▼

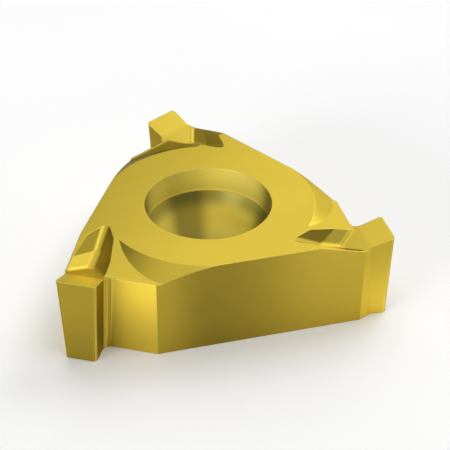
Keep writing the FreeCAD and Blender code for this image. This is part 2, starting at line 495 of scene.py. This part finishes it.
matt = ramp(closeness(matt_direction), *matt_reach)
to_shade = closeness(shade_direction)
shade = math_node("MULTIPLY", ramp(to_shade, *far_shade), ramp(to_shade, *near_shade))
pale = matt
for pale_direction in pale_directions:
    pale = math_node("ADD", pale, ramp(closeness(pale_direction), *pale_reach))
print("the hole has", len(pale_directions), "pale streaks")

# %% Screw seat
seat_tones = (0.45, 1.0)                                        # between the streaks, on them
seat_low, low_tones = (0.5 * mm, 1.8 * mm), (0.75, 1.0)         # deeper towards the bore
seat_high, high_losses = (2.2 * mm, 2.9 * mm), (0.0, 0.5)       # and under the small radius

seat_shape = math_node("SUBTRACT", ramp(height, *seat_low, *low_tones),
                       ramp(height, *seat_high, *high_losses))
seat_tone = math_node("MULTIPLY", ramp(pale, 0.0, 1.0, *seat_tones), seat_shape)
print("the seat is palest", round(seat_low[1] / mm, 1), "to", round(seat_high[0] / mm, 1), "mm up")

# %% Recess
radius_height = 3.12 * mm                                       # of the small radius at its foot
recess_tones = (0.9, 1.0)
dip_reach, dip_tones = (0.7 * mm, 0.15 * mm), (0.0, -0.08)      # heights above the radius
rub_reach, rub_tones = (0.12 * mm, 0.05 * mm), (0.0, 0.12)      # its rubbed edge
radius_blend = 0.05 * mm

above_radius = math_node("SUBTRACT", height, radius_height)
recess_shape = math_node("ADD", ramp(above_radius, *dip_reach, *dip_tones),
                         ramp(above_radius, *rub_reach, *rub_tones))
recess_tone = math_node("ADD", ramp(pale, 0.0, 1.0, *recess_tones), recess_shape)
in_recess = ramp(above_radius, -radius_blend, 0.0)
print("the recess starts", round(radius_height / mm, 2), "mm up")

# %% Tone of the hole
shade_tones = (0.6, 0.22)           # on the seat and in the recess

shade_tone = ramp(shade, 0.0, 1.0, 1.0, mix(in_recess, *shade_tones))
hole_tone = math_node("MULTIPLY", mix(in_recess, seat_tone, recess_tone), shade_tone)
print("tones at the deep ends, on the seat and in the recess:", shade_tones)

# %% [markdown]
# Putting the coating together
#
# Now the parts meet in one shader. The colour is gold times drift, paler where it is worn
# and in the hole. The roughness is a little different on each finish, and polished edges
# are smoother. At a glancing angle every metal turns towards white, but this one keeps
# some warmth, which the specular tint gives.

# %% Colour
coat_colour = (0.475, 0.354, 0.040)
worn_colour = (0.95, 0.80, 0.22, 1)
hole_colour = (1.0, 0.88, 0.21, 1)
matt_colour = (1.0, 0.85, 0.18, 1)
patch_strength = 0.02


def scaled(colour, tone):
    """A colour multiplied by a tone."""
    return node("ShaderNodeVectorMath", {"operation": "SCALE"}, i0=colour, Scale=tone).outputs[0]


tone = math_node("ADD", drift,
                 ramp(patches, noise_low, noise_high, -patch_strength, patch_strength))
outside_colour = mix(worn, scaled(coat_colour, tone), worn_colour, "RGBA")
inside_colour = scaled(mix(matt, hole_colour, matt_colour, "RGBA"), hole_tone)
connect(mix(in_hole, outside_colour, inside_colour, "RGBA"), coat.inputs["Base Color"])
print("colour of the new coating:", coat_colour)

# %% Gloss
pressed_roughness = 0.38
ground_roughness = 0.52
hole_roughness = 0.42
relief_roughness = 0.02
edge_polish = 0.10
outside_metallic = 0.9
hole_metallic = 0.4
matt_metallic = 0.0
glancing_tint = (0.88, 0.77, 0.44, 1)
relief_strength = 0.12
relief_depth = 0.0015 * mm

roughness = ramp(ground, 0.0, 1.0, pressed_roughness, ground_roughness)
roughness = mix(in_hole, roughness, hole_roughness)
roughness = math_node("ADD", roughness, ramp(relief, noise_low, noise_high,
                                             -relief_roughness, relief_roughness))
roughness = math_node("MULTIPLY_ADD", edge, -edge_polish, roughness)
connect(roughness, coat.inputs["Roughness"])
connect(mix(in_hole, outside_metallic, mix(matt, hole_metallic, matt_metallic)),
        coat.inputs["Metallic"])
coat.inputs["Specular Tint"].default_value = glancing_tint
bump = node("ShaderNodeBump", None, Strength=relief_strength, Distance=relief_depth,
            Height=relief, Normal=rounded)
connect(bump.outputs[0], coat.inputs["Normal"])
insert.material_slots[0].material = coating
print("coating nodes:", len(tree.nodes))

▲

== PROBLEM DETAILS ==
Every line in the data that holds "this" should be copied out.

== FINISHED TASK ==
Keep writing the FreeCAD and Blender code for this image. This is part 2, starting at line 495 of scene.py. This part finishes it.
# are smoother. At a glancing angle every metal turns towards white, but this one keeps